Türk Tarih ve Dil Kuramlarının, Türk Millî varlığını aydınlatan çok kıymetli ve önemli birer ilim Kurumu mahiyetini aldığını görmek hepimizi sevindirici bir hâdisedir. Tarih Kurumu; yaptığı kongre, kurduğu sergi, yurt içindeki hafirler, ortaya çıkardığı eserlerle, şimdiden bütün ilim dünyasına kültürel vazifesini ifaya başlamış bulunuyor.

1 Kasım 1938

Türk Tarih ve Dil Kurumlarının çalışmaları, takdire lâyık kıymet ve mahiyet arzetmektedir. Tarih tezimizi reddedilmez delil ve vesikalarla ilim dünyasına tanıtan Tarih Kurumu, memleketin muhtelif yerlerinde yeniden kazılar yaptırmış ve beynelmilel toplantılara muvaffakiyetle iştirak ederek, yaptığı tebliğlerle ecnebi uzmanların alâka ve takdirlerini kazanmıştır.

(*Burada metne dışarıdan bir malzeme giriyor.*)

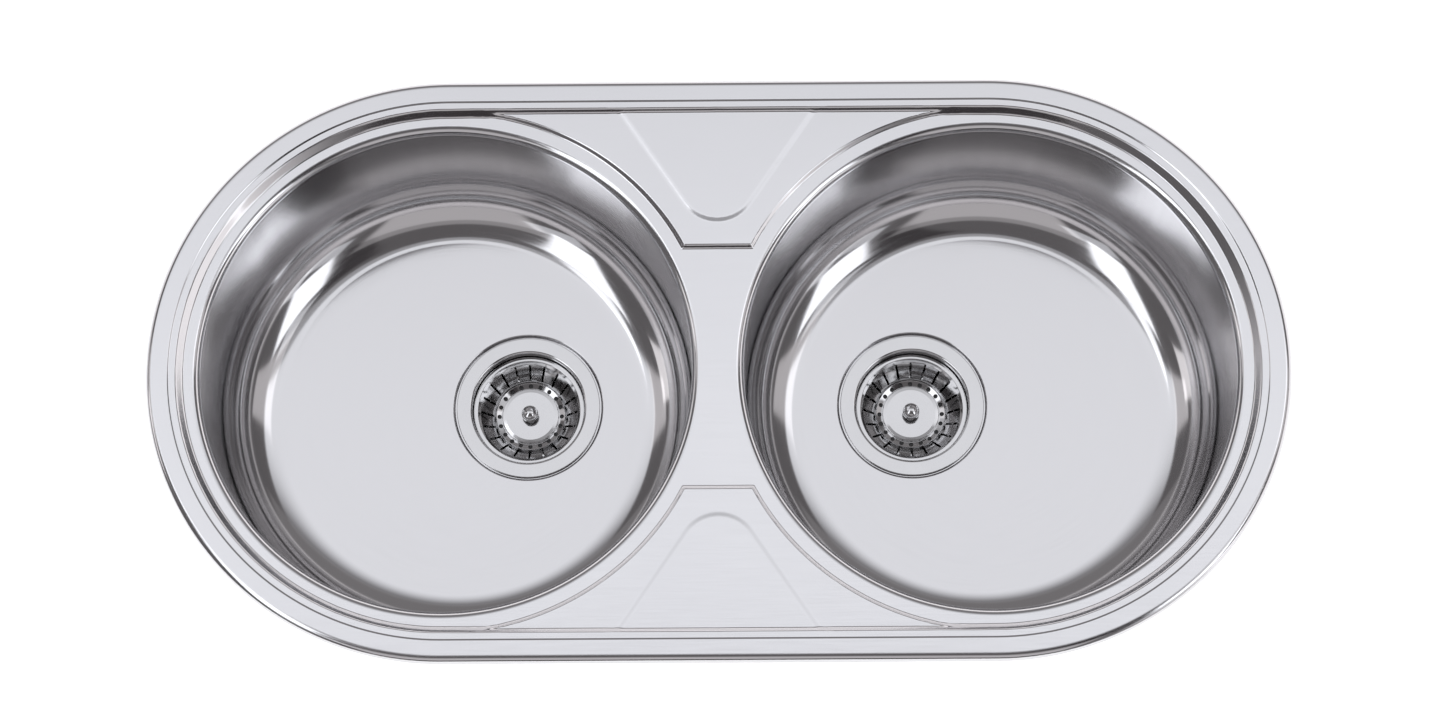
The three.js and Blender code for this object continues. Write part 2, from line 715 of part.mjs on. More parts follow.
// Claw, parked along the rim towards -Y, with a tooth that bites under the worktop.
function clawGeometry() {
  const halfWidth = CLAW_WIDTH / 2;
  const outline = [[-halfWidth, -CLAW_REACH], [halfWidth, -CLAW_REACH], ...arc(0, 0, halfWidth, 0, 180, 6)];
  const plate = tapered(outline, outline, clawFoot, -CLAW_DROP);
  const toothEnd = CLAW_TOOTH - CLAW_REACH;
  const toothTop = CLAW_TOOTH_HEIGHT - CLAW_DROP;
  const tooth = block(-halfWidth, halfWidth, -CLAW_REACH, toothEnd, clawFoot, toothTop);
  const hole = rod(clipHole, clawFoot - OVERCUT, OVERCUT - CLAW_DROP, FITTING_STEPS);
  return geometryOf(plate.add(tooth).subtract(hole));
}

// ---- Assembly ------------------------------------------------------------------------------

function piece(name, geometry, finish) {
  const mesh = new THREE.Mesh(geometry, finish);
  mesh.name = name;
  return mesh;
}

const sink = new THREE.Group();
sink.name = 'double_bowl_sink';
sink.add(piece('deck', deckGeometry(), satinSteel()));
sink.add(piece('rim_seal', rimSealGeometry(), greyFoam()));

for (const [sideName, side] of [['left', -1], ['right', 1]]) {
  const bowl = piece(`bowl_${sideName}`, bowlGeometry(side), satinSteel());
  bowl.position.x = side * bowlX;
  const pad = piece(`sound_pad_${sideName}`, soundPadGeometry(), bitumen());
  pad.position.set(side * (bowlX + PAD_FROM_CENTRE), 0, floorTop - SHEET);
  sink.add(bowl, pad);

  const waste = new THREE.Group();
  waste.position.set(side * (bowlX - WASTE_FROM_CENTRE), WASTE_BACK, recessTop);
  waste.add(piece(`flange_cup_${sideName}`, flangeCupGeometry(), polishedSteel()));
  waste.add(piece(`upper_gasket_${sideName}`, gasketGeometry(0, UPPER_GASKET), blackRubber()));
  waste.add(piece(`lower_gasket_${sideName}`, gasketGeometry(bodyTop, -SHEET), blackRubber()));
  waste.add(piece(`waste_body_${sideName}`, wasteBodyGeometry(), greyPlastic()));
  waste.add(piece(`waste_spigot_${sideName}`, wasteSpigotGeometry(), greyPlastic()));
  waste.add(piece(`centre_screw_${sideName}`, centreScrewGeometry(), zincSteel()));
  waste.add(piece(`basket_${sideName}`, basketGeometry(), polishedSteel()));
  waste.add(piece(`basket_plug_${sideName}`, plugGeometry(), blackRubber()));
  waste.add(piece(`basket_washer_${sideName}`, washerGeometry(), zincSteel()));
  waste.add(piece(`basket_stem_${sideName}`, stemGeometry(), zincSteel()));
  waste.add(piece(`basket_knob_${sideName}`, knobGeometry(), polishedSteel()));
  sink.add(waste);

  CLIP_ANGLES_DEG.forEach((angleDeg, index) => {
    const turn = degrees(angleDeg) + (side < 0 ? Math.PI : 0);
    const clip = new THREE.Group();
    clip.position.set(side * bowlX + clipRadius * Math.cos(turn), clipRadius * Math.sin(turn), 0);
    clip.rotation.z = turn;
    clip.add(piece(`clip_bracket_${sideName}_${index + 1}`, bracketGeometry(), zincSteel()));
    clip.add(piece(`clip_screw_${sideName}_${index + 1}`, clipScrewGeometry(), zincSteel()));
    clip.add(piece(`clip_claw_${sideName}_${index + 1}`, clawGeometry(), zincSteel()));
    sink.add(clip);
  });
}

export default sink;
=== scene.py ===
# Round-ended inset sink with two deep bowls in stainless steel, its basket wastes and its clamps, in metres.
# +Z is up, +Y points to the wall, and the origin is the middle of the worktop cut-out.
import math

import bmesh
import bpy
from mathutils import Matrix, Vector
from mathutils.geometry import delaunay_2d_cdt


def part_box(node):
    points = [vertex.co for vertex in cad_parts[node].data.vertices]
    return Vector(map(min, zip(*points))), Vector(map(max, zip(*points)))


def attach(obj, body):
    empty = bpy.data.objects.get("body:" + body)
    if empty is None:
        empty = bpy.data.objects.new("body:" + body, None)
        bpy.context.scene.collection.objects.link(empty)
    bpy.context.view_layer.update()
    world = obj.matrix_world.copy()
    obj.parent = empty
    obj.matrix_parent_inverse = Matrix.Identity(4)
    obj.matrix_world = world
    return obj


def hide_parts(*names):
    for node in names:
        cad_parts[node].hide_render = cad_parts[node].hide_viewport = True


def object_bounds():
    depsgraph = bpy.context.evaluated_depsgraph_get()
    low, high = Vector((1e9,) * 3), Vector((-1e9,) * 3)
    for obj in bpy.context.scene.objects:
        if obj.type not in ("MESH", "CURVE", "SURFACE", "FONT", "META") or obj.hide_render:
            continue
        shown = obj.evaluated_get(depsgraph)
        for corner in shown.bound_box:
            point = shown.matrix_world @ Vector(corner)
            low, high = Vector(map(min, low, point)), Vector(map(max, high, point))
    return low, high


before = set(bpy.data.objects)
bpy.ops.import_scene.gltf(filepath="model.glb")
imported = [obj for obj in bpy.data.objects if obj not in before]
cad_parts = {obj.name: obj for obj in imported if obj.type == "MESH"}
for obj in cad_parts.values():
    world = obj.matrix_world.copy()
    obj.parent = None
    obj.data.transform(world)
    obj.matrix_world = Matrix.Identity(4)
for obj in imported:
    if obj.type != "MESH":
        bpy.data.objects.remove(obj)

cad_low, cad_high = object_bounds()
MM = 0.001

# ---- Camera --------------------------------------------------------------------------------
# The photograph looks down on the sink from above its front edge, through a long lens.
CAMERA_PLACE = (0.02852, -0.67043, 2.57075)
CAMERA_YAW = -0.00668
CAMERA_PITCH = 0.25686
CAMERA_ROLL = 0.01183
CAMERA_LENS = 90.53
CAMERA_SENSOR = 36.0

camera_data = bpy.data.cameras.new("camera")
camera_data.lens = CAMERA_LENS
camera_data.sensor_width = CAMERA_SENSOR
camera = bpy.data.objects.new("camera", camera_data)
bpy.context.collection.objects.link(camera)
camera_turn = (
    Matrix.Rotation(CAMERA_YAW, 4, "Z")
    @ Matrix.Rotation(CAMERA_PITCH, 4, "X")
    @ Matrix.Rotation(CAMERA_ROLL, 4, "Y")
)
camera.matrix_world = Matrix.Translation(CAMERA_PLACE) @ camera_turn
bpy.context.scene.camera = camera

# ---- Deck ----------------------------------------------------------------------------------
# One pressing of 0.8 mm stainless steel: a turned-down rim with a fine crease, a slope down to the land round
# the openings, and two raised fields with an embossed wedge each. The edge of each opening is rolled down
# into a short collar, and the whole face has a satin finish.
SHEET = 0.8 * MM
FOLD_TURN = math.radians(12)
ROUND_STEPS = 192
SHARP_ANGLE = math.radians(40)
LAND_WIDTH = 6.0
MOUTH_ROUND = 6.0
SLOPE_RUN = 4.8
INNER_FLAT = 5.0
CREASE_RUN = 1.0
CREASE_DEPTH = 0.5
CREASE_EASE = 0.3
RIM_OVERHANG = 0.3
RIM_ROUND = 5.0
RIM_RISE = 6.0
FIELD_RISE = 2.5
WEDGE_RISE = 0.4
STEP_FROM_MIDDLE = 90.0
STEP_RUN = 2.2
WELL_CLEARANCE = 2.9
WEDGE_FROM_STEP = 19.0
WEDGE_ROUND = 31.0
WEDGE_SLANT = math.radians(34)
WEDGE_RUN = 5.0
FOLD_SOFTNESS = 0.7
# Places of the mesh lines that carry each fold: out from the slope's foot, out from the step's foot, and in
# from the wedge's outline.
SLOPE_LINES = (-1.6, -1.0, -0.5, 0.0, 0.5, 1.1, 1.7, 2.3, 2.9, 3.6, 4.2, 4.8, 5.3, 5.8)
STEP_LINES = (-0.9, -0.4, 0.1, 0.6, 1.1, 1.6, 2.1, 2.6, 3.1)
WEDGE_LINES = (-0.6, 0.0, 0.6, 1.2, 1.9, 2.5, 3.1, 3.8, 4.4, 5.0, 5.6)
STRAIGHT_STEPS = 24
ARC_STEPS = ROUND_STEPS // 4
CREASE_STEPS = 8
EDGE_STEPS = 10
FLAT_SPACING = 7.0
FLAT_FROM_MOUTH = 4.0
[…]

Dil Kurumu en güzel ve feyizli bir iş olarak türlü ilimlere ait türkçe terimleri tesbit etmiş ve bu suretle dilimiz yabancı dillerin tesirinden kurtulma yolunda esaslı adımı atmıştır.

* Türk Tarih Kurumu’nun 40. yıl töreninde verilen konferans.

Dipnotlar

  1. (1) Türk ocakları neşriyatı : Türk Tarihi hakkında mütalâalar. 1930.
  2. (2) Bu heyet’in ilk üyeleri şunlardır : / Âfet (İnan), Tevfik (Bıyıklıoğlu), Vasıf (Çınar) Yusuf Akçura, Samih Rifat, Halil Ethem (Eldem), Yusuf Ziya (Özer), Sadri Maksudî (Arsal), Dr. Reşit Galip, Reşit Saffet (Atabinen), İsmail Hakkı (Uzunçarşılı), Ragıp Hulûsi (Özden), Mükrimin Halil (Yınanç), Zakir Kadiri, Hâmit Zübeyir (Koşay), Mesaroş.
  3. (2) Bu fıkrayı teklif ettiğim zaman, İstanbul Müzeleri Genel müdürü Halil Ethem (Eldem) Bey bu işlerin yapılabilmesi için, mütehassıslar heyetinin lüzumunu belirtmiş ve bunun çok güç olduğunu söyleyerek itiraz etmişlerdi. Yönetmeliğimiz geleceğe ait olduğu için, ısrarım üzerine kabul edilmiştir. /Bu tarihten sonra dış memleketlere öğrenciler gönderimiştir.